A spokesman for Sberbank, Alexander Golovanov, said the bank could not comment on Hermitage's allegations while the court hearings were pending. "The court will decide who is right and who is wrong," he said. "Until then, no one at the bank is going to comment on this."

In copies of the suits obtained by The Moscow Times, Sberbank says the newspapers, in citing Kleiner, "promulgated certain allegations that are false and misleading and impair the business reputation of the Savings Bank of Russia."

Browder said the suits against the newspapers "appeared to be an attempt to scare the press into not saying a word."

But, analysts say, Hermitage's allegations merely raise questions about issues long seen as problems for the bank, and that these questions are already priced into its stock, which currently values the company at $5.1 billion.

"Is Sberbank destroying shareholder value? The answer is yes," said Tim McCutcheon, banking analyst at Aton brokerage. "It doesn't take a genius to see that it's not using its assets optimally."

"Call me a wacky optimist, but the Central Bank knows that Sberbank is a screw-up," he said. "The trouble is that there are a lot of vested interests tied up with the bank's operations and there are limits to what it can do."

In its sweeping analysis of the bank's operations, Hermitage concluded that Sberbank has been providing billions of rubles in loans to Gazprom, LUKoil, UES, Russian Aluminum and several other powerful companies at below market rates, while simultaneously using its privilege as the only retail bank on the market with deposits guaranteed by the government to offer depositors interest rates below the rate of inflation. Hermitage calls this a "subsidy to the oligarchs" paid for by the population.

Analysts say this practice is one vested interest the elite will not gladly give up.

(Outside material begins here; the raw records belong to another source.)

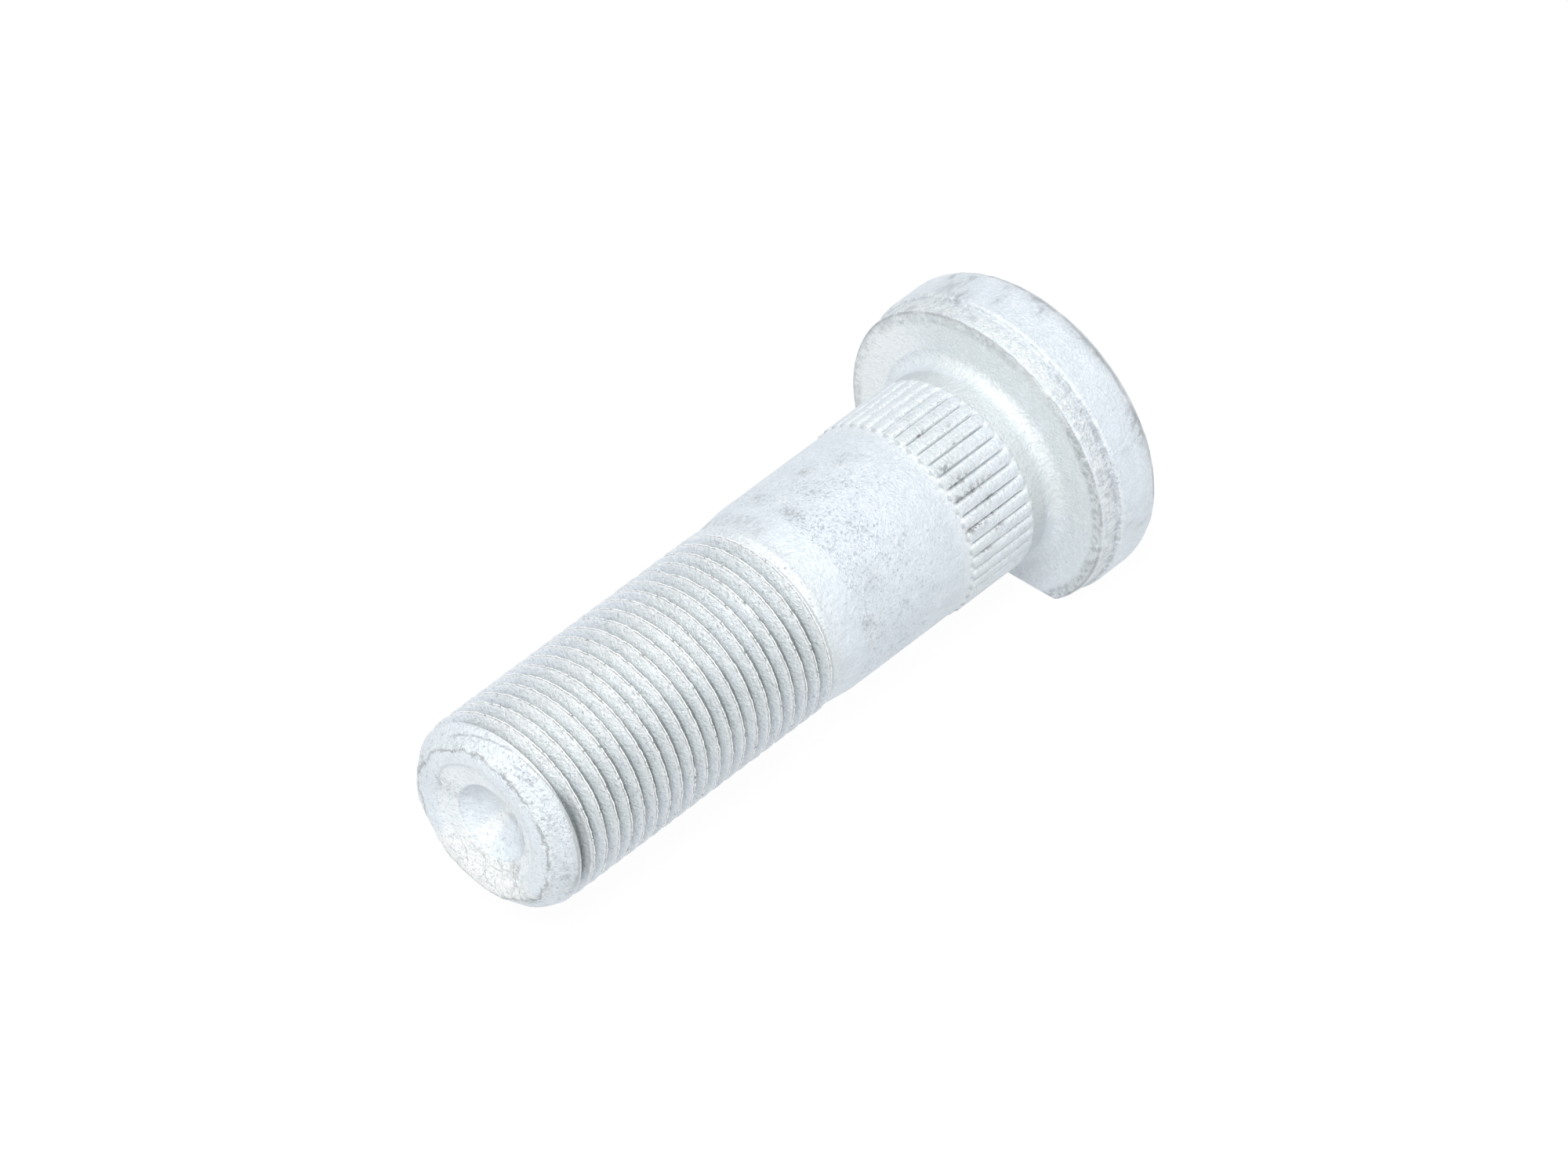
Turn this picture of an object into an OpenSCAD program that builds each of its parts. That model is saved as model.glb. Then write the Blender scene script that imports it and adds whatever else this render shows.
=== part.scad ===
// Wheel bolt with a D-shaped head, forged and rolled from one piece of steel.
// All lengths are in millimetres. X runs along the bolt from the bearing face under the
// head (x = 0) to the threaded end. Z is up, and the flat of the head faces down.
// The bolt is pressed into a hub flange from behind: the knurl grips the hole, the
// bearing face stops it, the flat keeps it from turning, and the thread takes the nut.

/* [Overall] */

// length from the bearing face to the crown of the threaded end
length = 60; // [50:1:90]

/* [Head] */

// diameter of the wide band round the head
head_d = 28.6; // [26.5:0.1:32]
// thickness of the head
head_h = 7.6; // [6:0.1:11]
// radius of the rounded edge at the back of the head
back_round = 2.2; // [0.5:0.1:3]
// how far the narrow front band is set in from the wide band, per side
rim_step = 0.35; // [0.15:0.05:0.8]
// height of the narrow front band
rim_h = 2; // [1:0.1:2.8]
// bevel on the front edge and on the step between the two bands
edge_break = 0.25; // [0.1:0.05:0.5]
// distance of the flat from the axis of the bolt
flat_dist = 11; // [10.6:0.1:12]
// radius of the corners where the flat meets the round of the head
flat_round = 1.5; // [0.5:0.1:2.5]

/* [Shank] */

// diameter of the plain shank
shank_d = 18.15; // [18.1:0.05:19]
// radius of the fillet between the bearing face and the shank
root_round = 1.2; // [0.5:0.1:1.8]
// distance from the bearing face to the end of the plain shank
shank_len = 23.6; // [18:0.2:26]
// length of the taper from the plain shank to the thread
neck_len = 3; // [2:0.1:5]
// diameter at the thin end of that taper
neck_d = 17.5; // [16.8:0.05:17.7]

/* [Knurl] */

// number of lengthwise teeth
teeth = 44; // [36:1:52]
// height of the teeth above the plain shank
tooth_rise = 0.18; // [0.16:0.01:0.3]
// depth of the grooves between the teeth, from the crest
tooth_depth = 0.34; // [0.25:0.01:0.45]
// width of a groove at the crest
groove_w = 0.46; // [0.3:0.01:0.6]
// distance of the knurl from the bearing face
knurl_start = 3; // [2.4:0.1:4]
// length of the knurl
knurl_len = 7.7; // [6:0.1:12]

/* [Thread] */

// outside diameter of the thread
thread_d = 17.8; // [17.74:0.02:17.8]
// distance from one ridge of the thread to the next
pitch = 1.5; // [1.25:0.25:2]
// distance of the last groove from the crown of the threaded end
last_groove = 2.65; // [2.4:0.05:3.4]

/* [Threaded end] */

// length of the chamfer that leads into the thread
end_chamfer = 1.55; // [1:0.05:2.2]
// height of the rounded lip outside the chamfer's small end
lip_h = 0.3; // [0.1:0.05:0.6]
// width of the rounded lip, from the chamfer to its crown
lip_w = 1.2; // [0.6:0.1:1.6]
// depth of the dished end face at the rim of the centre dimple
dish_h = 0.6; // [0.2:0.05:0.9]
// diameter of the centre dimple
dimple_d = 7.1; // [4:0.1:8]
// depth of the centre dimple below its rim
dimple_h = 1.7; // [0.5:0.1:2.5]

/* [Hidden] */

$fn = 96;
head_r = head_d / 2;
rim_r = head_r - rim_step;
shank_r = shank_d / 2;
neck_r = neck_d / 2;
knurl_r = shank_r + tooth_rise;
root_r = knurl_r - tooth_depth;
knurl_end = knurl_start + knurl_len;
tooth_turn = 96.2;
thread_r = thread_d / 2;
thread_start = shank_len + neck_len;
// depth of a groove and width of its floor for a 60 degree thread
thread_depth = 0.6134 * pitch;
crest_w = pitch / 8;
floor_w = pitch - crest_w - 2 * thread_depth * tan(30);
grooves = floor((length - last_groove - thread_start - 0.35 * pitch) / pitch) + 1;
chamfer_end = length - lip_h;
end_r = thread_r - end_chamfer;
crown_r = end_r - lip_w;
dimple_r = dimple_d / 2;
steel = [0.80, 0.82, 0.84];
eps = 0.01;

// centre of a corner circle that touches the flat and runs out just past the round of the head
corner_x = flat_dist - flat_round;
reach_r = head_r + 0.03;
corner_y = sqrt(pow(reach_r - flat_round, 2) - pow(corner_x, 2));
touch_x = corner_x * reach_r / (reach_r - flat_round);

// Half section of the head as it was forged, before the flat is cut.
module head_section() {
    difference() {
        union() {
            translate([0, -head_h]) square([head_r, head_h - rim_h]);
            translate([0, -rim_h - eps]) square([rim_r, rim_h + eps]);
        }
        // rounded back edge
        translate([head_r - back_round, -head_h]) difference() {
            translate([0, -1]) square([back_round + 1, back_round + 1]);
            translate([0, back_round]) circle(r = back_round);
        }
        // bevel beside the bearing face
        polygon([[rim_r - edge_break, eps], [rim_r + eps, -edge_break], [rim_r + 1, 1]]);
        // sloping step between the two bands
        polygon([[rim_r + eps, -rim_h + eps], [head_r + eps, -rim_h - edge_break - rim_step],
                 [head_r + 1, -rim_h + 1]]);
    }
}

// Outline that keeps the round of the head and its flat with two rounded corners.
module flat_outline() {
    translate([-head_r - 2, -head_r - 2]) square([head_r + 2 + touch_x, 2 * head_r + 4]);
    translate([0, -corner_y]) square([flat_dist, 2 * corner_y]);
    for (side = [-1, 1]) translate([corner_x, side * corner_y]) circle(r = flat_round);
}

// The D-shaped head: a turned disc with two bands and one flat.
module head() {
    color(steel) intersection() {
        rotate_extrude() head_section();
        translate([0, 0, -head_h - 1]) linear_extrude(head_h + 2) flat_outline();
    }
}

// Concave fillet that carries the load from the bearing face into the shank.
module root_fillet() {
    color(steel) rotate_extrude() difference() {
        translate([0, -eps]) square([shank_r + root_round, root_round + eps]);
        translate([shank_r + root_round, root_round]) circle(r = root_round);
    }
}

// Section across the knurl: straight grooves cut into a round.
module tooth_section() {
    difference() {
        circle(r = knurl_r);
        for (i = [0:teeth - 1]) rotate(tooth_turn + i * 360 / teeth) polygon([
            [knurl_r + 0.2, groove_w / 2 + 0.2 * groove_w / 2 / tooth_depth],
            [knurl_r - tooth_depth, 0],
            [knurl_r + 0.2, -groove_w / 2 - 0.2 * groove_w / 2 / tooth_depth]]);
    }
}

// Knurled length: the teeth stand a little proud of the shank, and both their ends are bevelled.
module knurl() {
    bevel = 1.6 * tooth_rise;
    color(steel) intersection() {
        translate([0, 0, knurl_start]) linear_extrude(knurl_len) tooth_section();
        rotate_extrude() polygon([
            [0, knurl_start], [shank_r, knurl_start],
            [knurl_r, knurl_start + bevel], [knurl_r + 0.1, knurl_start + bevel],
            [knurl_r + 0.1, knurl_end - bevel], [knurl_r, knurl_end - bevel],
            [shank_r, knurl_end], [0, knurl_end]]);
    }
}

// Plain shank on both sides of the knurl, with the sloping ends of the knurl's grooves,
// and the taper that leads down to the thread.
module shank() {
    slope = 2 * tooth_depth;
    color(steel) rotate_extrude() {
        polygon([
            [0, -eps], [shank_r, -eps], [shank_r, knurl_start + 0.1],
            [root_r - 0.1, knurl_start + 0.1 + slope], [0, knurl_start + 0.1 + slope]]);
        polygon([
            [0, knurl_end - 0.1 - slope], [root_r - 0.1, knurl_end - 0.1 - slope],
            [shank_r, knurl_end - 0.1], [shank_r, shank_len],
            [neck_r, thread_start], [0, thread_start]]);
    }
}

// Half section of the threaded end before the thread is rolled: chamfer, rounded lip,
// dished face and centre dimple.
module end_section() {
    polygon([
        [0, thread_start - eps], [neck_r, thread_start - eps], [neck_r, thread_start],
        [thread_r, thread_start + (thread_r - neck_r) * 1.5],
        [thread_r, chamfer_end - end_chamfer], [end_r, chamfer_end],
        [end_r - 0.35 * lip_w, length - 0.3 * lip_h], [crown_r, length],
        [crown_r - 0.5 * (crown_r - dimple_r), length - 0.62 * dish_h],
        [dimple_r + 0.15, length - dish_h], [dimple_r - 0.15, length - dish_h - 0.12],
        [0.25 * dimple_r, length - dish_h - dimple_h + 0.12],
        [0, length - dish_h - dimple_h]]);
}

// Section of one groove of the thread, sunk by a share of the full depth. Its walls stand
// 60 degrees apart on a narrow floor.
module groove_section(share) {
    sink = share * thread_depth;
    flare = (sink + 0.3) * tan(30);
    polygon([
        [thread_r - sink, -floor_w / 2], [thread_r + 0.3, -floor_w / 2 - flare],
        [thread_r + 0.3, floor_w / 2 + flare], [thread_r - sink, floor_w / 2]]);
}

// Threaded length. Its ridges have the section, depth and spacing of the rolled thread as
// rings, and the grooves get shallower at the shank, where the rolling dies run out.
module threaded_end() {
    color(steel) rotate_extrude() difference() {
        end_section();
        for (i = [0:grooves - 1])
            translate([0, length - last_groove - i * pitch])
                groove_section(i == grooves - 1 ? 0.35 : i == grooves - 2 ? 0.8 : 1);
    }
}

module wheel_bolt() {
    rotate([0, 90, 0]) union() {
        head();
        root_fillet();
        shank();
        knurl();
        threaded_end();
    }
}

wheel_bolt();
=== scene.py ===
# %% [markdown]
# # A wheel bolt, forged, rolled and coated
# The solids of this part give the exact sizes. This script gives the bolt its true skin:
# the one helix of the thread, the finger-shaped teeth of the knurl, the uneven skin of a
# forging and a thin pale zinc coat. Everything is in the same frame as the solids: X runs
# along the bolt from the bearing face to the threaded end, Z is up.

# %% Load the frame
import math
import bmesh
import bpy
from mathutils import Matrix, Vector, noise


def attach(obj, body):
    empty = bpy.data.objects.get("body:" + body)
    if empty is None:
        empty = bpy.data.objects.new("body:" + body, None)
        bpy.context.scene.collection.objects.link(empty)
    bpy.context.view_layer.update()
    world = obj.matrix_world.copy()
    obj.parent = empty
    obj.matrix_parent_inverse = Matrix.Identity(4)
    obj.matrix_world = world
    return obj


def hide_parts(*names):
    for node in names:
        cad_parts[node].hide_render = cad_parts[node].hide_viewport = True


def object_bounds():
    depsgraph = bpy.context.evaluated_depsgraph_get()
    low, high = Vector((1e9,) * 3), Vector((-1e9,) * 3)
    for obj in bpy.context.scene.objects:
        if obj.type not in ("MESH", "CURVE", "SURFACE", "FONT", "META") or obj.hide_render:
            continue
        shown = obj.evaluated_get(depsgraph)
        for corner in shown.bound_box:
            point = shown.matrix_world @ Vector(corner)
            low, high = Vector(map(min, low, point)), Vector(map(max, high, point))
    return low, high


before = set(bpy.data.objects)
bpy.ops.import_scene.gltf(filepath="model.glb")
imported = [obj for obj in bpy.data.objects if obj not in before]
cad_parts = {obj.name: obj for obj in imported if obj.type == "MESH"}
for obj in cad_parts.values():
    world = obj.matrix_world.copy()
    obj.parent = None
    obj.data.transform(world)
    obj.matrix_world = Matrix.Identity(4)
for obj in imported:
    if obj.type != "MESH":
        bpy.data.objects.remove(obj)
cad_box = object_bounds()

print("solids:", list(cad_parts))

# %% [markdown]
# ## Sizes
# The bolt is a turned form almost everywhere, so each piece of skin is a line of (x, r)
# points that is spun round the axis. Lengths are in millimetres until the mesh is done. The
# outer ones are read from the box of the solids, so that the skin fits them.
# The circle has seven steps for each of the 44 teeth, so every tooth is cut alike.

# %% Sizes in millimetres
lowest, highest = [[round(c * 1000, 2) for c in corner] for corner in cad_box]
HEAD_H, LENGTH = -lowest[0], highest[0]     # reach of the head and of the threaded end
HEAD_R, FLAT = highest[2], -lowest[2]       # wide band of the head, and its flat
RIM_R, BACK_ROUND = 13.95, 2.2              # narrow band, and the rounded back edge
FLAT_ROUND = 1.5                            # corners where the flat meets the round
SHANK_R, ROOT_ROUND = 9.075, 1.2            # plain shank, and its fillet under the head
KNURL_R, ROOT_R = 9.25, 8.9                 # tops of the teeth, and floors between them
KNURL_FROM, KNURL_TO = 3.0, 10.7
TEETH, PER_TOOTH = 44, 7
STEPS = TEETH * PER_TOOTH
TAPER_FROM, TAPER_R = 23.6, 8.75            # start and thin end of the taper to the thread
THREAD_R, PITCH, DEPTH = 8.9, 1.5, 0.92     # crest, spacing and depth of the thread
THREAD_FROM, CHAMFER_TO = 26.5, 59.4
FIRST = math.radians(6.14)                  # one groove of the knurl lies at this angle
print("head:", HEAD_R, HEAD_H, FLAT, "length:", LENGTH, "steps round the bolt:", STEPS)

# %% [markdown]
# ## Head, neck and shank
# The real head is upset from the bar in a die and then trimmed flat on one side. It could
# be made from a cylinder with bevels, but a spun line gives full control over the step
# between the two bands, the fillet and the rings of points that the knurl needs.


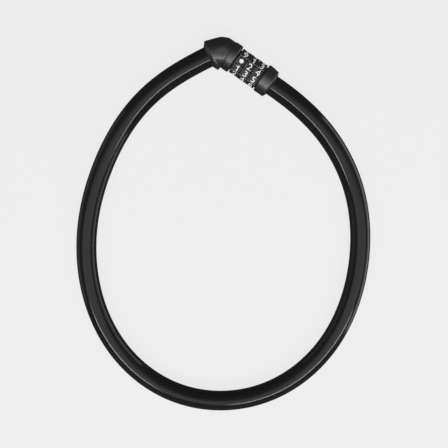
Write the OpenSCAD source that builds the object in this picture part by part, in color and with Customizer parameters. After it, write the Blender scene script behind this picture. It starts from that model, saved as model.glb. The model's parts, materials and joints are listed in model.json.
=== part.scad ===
// Cable lock with a three-dial combination barrel, an elbow plug and a closed cable loop.
// Millimetres. The closed lock lies flat on the plane z = 0. +X runs along the dial axis from the
// plug to the end cap, +Y points out of the loop, and the origin is the middle of the loop.

/* [Barrel] */
// Height of the dial axis above the surface that the lock lies on
axis_z = 8.6; // [8.6:0.1:9.4]
// Distance of the dial axis from the middle of the loop
axis_y = 84.3; // [84:0.1:84.6]
// Where the first dial starts along the axis
barrel_x = -48.7; // [-49:0.1:-48.4]
// Thickness of the axle wall that the dials turn on
axle_wall = 1.25; // [1.1:0.05:1.3]

/* [Dials] */
// Number of dials
dial_count = 3; // [3:1:3]
// Outer radius of a dial
dial_r = 8; // [7.8:0.1:8.1]
// Width of a dial along the axis
dial_w = 5.5; // [5.4:0.05:5.55]
// Distance from one dial to the next
dial_pitch = 5.7; // [5.65:0.05:5.75]
// Depth of the grooves between the digit faces
groove_depth = 0.5; // [0.3:0.1:0.8]

/* [Plug] */
// Outer radius of the collar next to the dials
collar_r = 8.6; // [8.3:0.1:8.6]
// Length of the collar
collar_l = 5; // [4.9:0.05:5.1]
// Outer radius of the straight part of the elbow
elbow_r = 8.1; // [7.9:0.1:8.4]
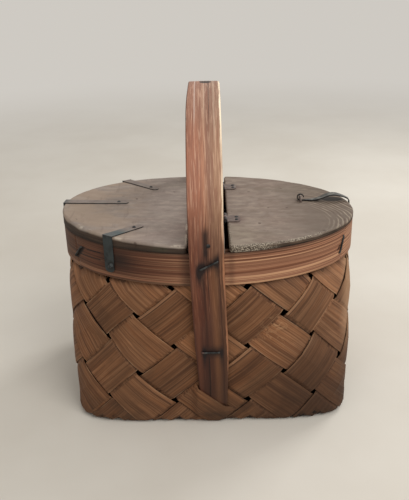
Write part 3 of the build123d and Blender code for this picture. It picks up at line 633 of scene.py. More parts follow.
def floor_finish(settings):
    """Plain pale plaster with the faintest mottle, which fades into the background far off."""
    f = Finish("stage_plaster", specular=0.2)
    f.colour = f.mix(step(f.spots(3, 4), 0.3, 0.7), settings.pale, settings.paler)
    material = f.surface(0.9)
    even = f.add("ShaderNodeEmission", {}, {"Color": BACKGROUND})
    near_by = Wire(f, f.shader.outputs["BSDF"])
    far = step(f.length(f.place), 0.9, 2.6)
    both = f.add("ShaderNodeMixShader", {}, {0: far, 1: near_by, 2: even})
    f.feed(f.output.inputs["Surface"], both)
    return material


# ------------------------------------------------------------------ meshes

def new_object(name, mesh):
    thing = bpy.data.objects.new(name, mesh)
    bpy.context.scene.collection.objects.link(thing)
    return thing


def mesh_from(name, points, faces, attributes=None, rounded=False):
    """A mesh with its point attributes, given as name to an array of three numbers a point."""
    mesh = bpy.data.meshes.new(name)
    corners = [tuple(int(i) for i in face) for face in faces]
    mesh.from_pydata(np.reshape(points, (-1, 3)).tolist(), [], corners)
    for key, values in (attributes or {}).items():
        layer = mesh.attributes.new(key, "FLOAT_VECTOR", "POINT")
        layer.data.foreach_set("vector", np.asarray(values, np.float32).ravel())
    mesh.update()
    if rounded:
        mesh.shade_smooth()
    return mesh


def grid_faces(rows, columns, offset=0, closed=False):
    """Quads of a grid of points, row by row; closed joins the last column to the first."""
    i, j = np.meshgrid(np.arange(rows - 1), np.arange(columns if closed else columns - 1), indexing="ij")
    right = (j + 1) % columns
    corners = (i * columns + j, i * columns + right, (i + 1) * columns + right, (i + 1) * columns + j)
    return np.stack(corners, -1).reshape(-1, 4) + offset


def capped_faces(rows, columns):
    """Quads of a closed bar of rings, and a face on each of its ends."""
    ends = [tuple(range(columns))[::-1], tuple(range((rows - 1) * columns, rows * columns))]
    return [tuple(face) for face in grid_faces(rows, columns, closed=True)] + ends


def finished(mesh, material, slot, *nodes, body="basket"):
    """Makes an object of a mesh, gives it its finish, hangs it on its body and hides the parts it stands
    for.
    """
    thing = new_object(mesh.name, mesh)
    mesh.materials.clear()
    mesh.materials.append(material)
    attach(thing, body)
    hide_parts(*nodes)


def ripple(point, scale, seed=0.0):
    """A number between about -1 and 1 that drifts from place to place."""
    return noise.noise(Vector(point) * scale + Vector((seed, seed * 0.7, seed * 1.3)))


# ------------------------------------------------------------------ woven wall

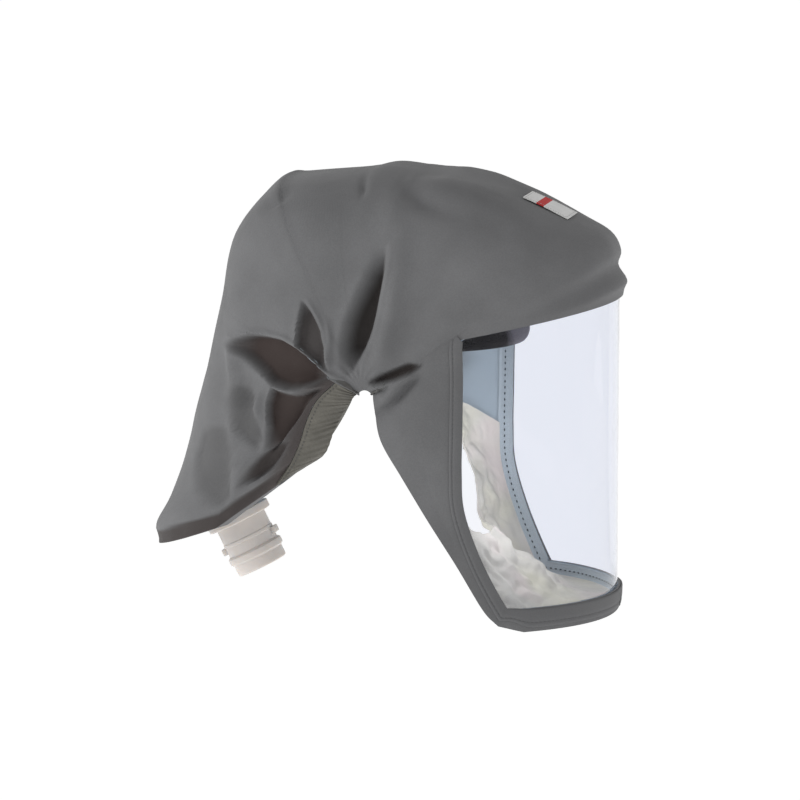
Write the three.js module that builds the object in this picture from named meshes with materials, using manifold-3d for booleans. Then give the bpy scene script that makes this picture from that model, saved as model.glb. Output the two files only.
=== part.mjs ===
// Respirator head cover: a soft hood with a clear visor, a face seal, a head harness and a hose connector.
// Units are millimetres. +X is the way the wearer faces, +Y the wearer's left, +Z up.
// The origin is the head seat: the middle of the headband, where the wearer's brow sits.

import * as THREE from 'three';
import { mergeVertices } from 'three/addons/utils/BufferGeometryUtils.js';
import Module from 'manifold-3d';

const wasm = await Module();
wasm.setup();

// Driving dimensions of the hood, measured from the ear point where the side arch gathers
const EAR_FORWARD = 3;
const EAR_DROP = 38;
const EAR_HALF_WIDTH = 108;
const FACE_REACH = 162;
const BACK_REACH = 166;
const CROWN_RISE = 145;
const CHIN_DROP = 166;
const FLAP_DROP = 130;
const GATHER_RADIUS = 5.5;
const GATHER_FORWARD = 3.5;
const GATHER_DROP = 8;

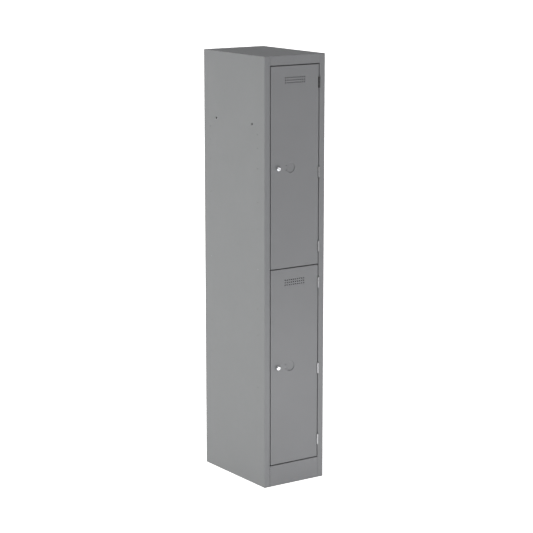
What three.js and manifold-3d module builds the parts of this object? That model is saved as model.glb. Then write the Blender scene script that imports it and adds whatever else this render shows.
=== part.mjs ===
// Two-tier steel locker cabinet: a folded sheet carcass, two hinged doors with cam locks.
// Millimetres, +Z up. The doors face -Y and hinge on the +X side. Inside this file x is
// measured from the outer left face, y from the door front and z from the floor; the last
// lines move the whole cabinet so that its footprint is centred on the origin.
import * as THREE from 'three';
import { mergeVertices } from 'three/addons/utils/BufferGeometryUtils.js';
import Module from 'manifold-3d';

const wasm = await Module();
wasm.setup();

// Overall size
const width = 300;
const depth = 450;
const height = 1800;
const tierNames = ['lower', 'upper'];

// Sheet metal and working gaps
const sheet = 1;
const fitGap = 0.3;
const pinClearance = 0.2;
const roundSides = 12;

// Carcass
const postWidth = 27.5;
const headerHeight = 38.4;
const plinthHeight = 89.6;
const stopLip = 10;
const stopOverlap = 8;
const rearFlange = 15;
const footFlange = 20;
const plinthFoot = 30;
const topFlange = 14;
const shelfFlange = 20;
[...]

Citing market data published in Kommersant in June of last year, Hermitage say Sberbank has been lending at a 7.3 percent discount to the average rates offered by other leading commercial banks, leading to lost pre-tax profits of up to $780 million.

Sberbank, however, in its law suit claims this allegation is "detractive, false and misleading" and that the bank's lending policies have not had a negative impact on its net profit, which nearly doubled to around $1 billion in the first nine months of 2002.

Analysts say it's difficult to confirm Hermitage's calculations because of the lack of information published by the bank. What is clear, however, is that the bank's rates are the cheapest around.

"It is a well-established fact that Sberbank lends at rates below the market level," said Hainsworth. "But the trouble is it's not very easy to calculate a weighted average lending rate because Sberbank simply does not provide enough information."

Sberbank is also unhappy with Hermitage's assessment that the bank was not doing enough to cut costs, especially its bloated payroll. With 200,000 employees, Sberbank has about 35 percent less staff than Citigroup, the world's largest bank with assets of more than $1 trillion at the end of 2001, some 40 times more than Sberbank's.

Hermitage said that a reduction in staff at the bank would have increased profits by an estimated $350 million.

In its lawsuit, Sberbank claims that Hermitage's allegations of over-staffing suggest that the bank is "acting unreasonably and in bad faith and that the number of personnel currently maintained by the Savings Bank of Russia is economically unsound." It says this allegation is "false and misleading, as it is not supported by valid economic data."

Kleiner, however, counters with this question: "Why did Sberbank management decide to hire an additional 8,000 employees last year alone, a number larger than the entire staff at Russia's second largest bank, Vneshtorgbank?"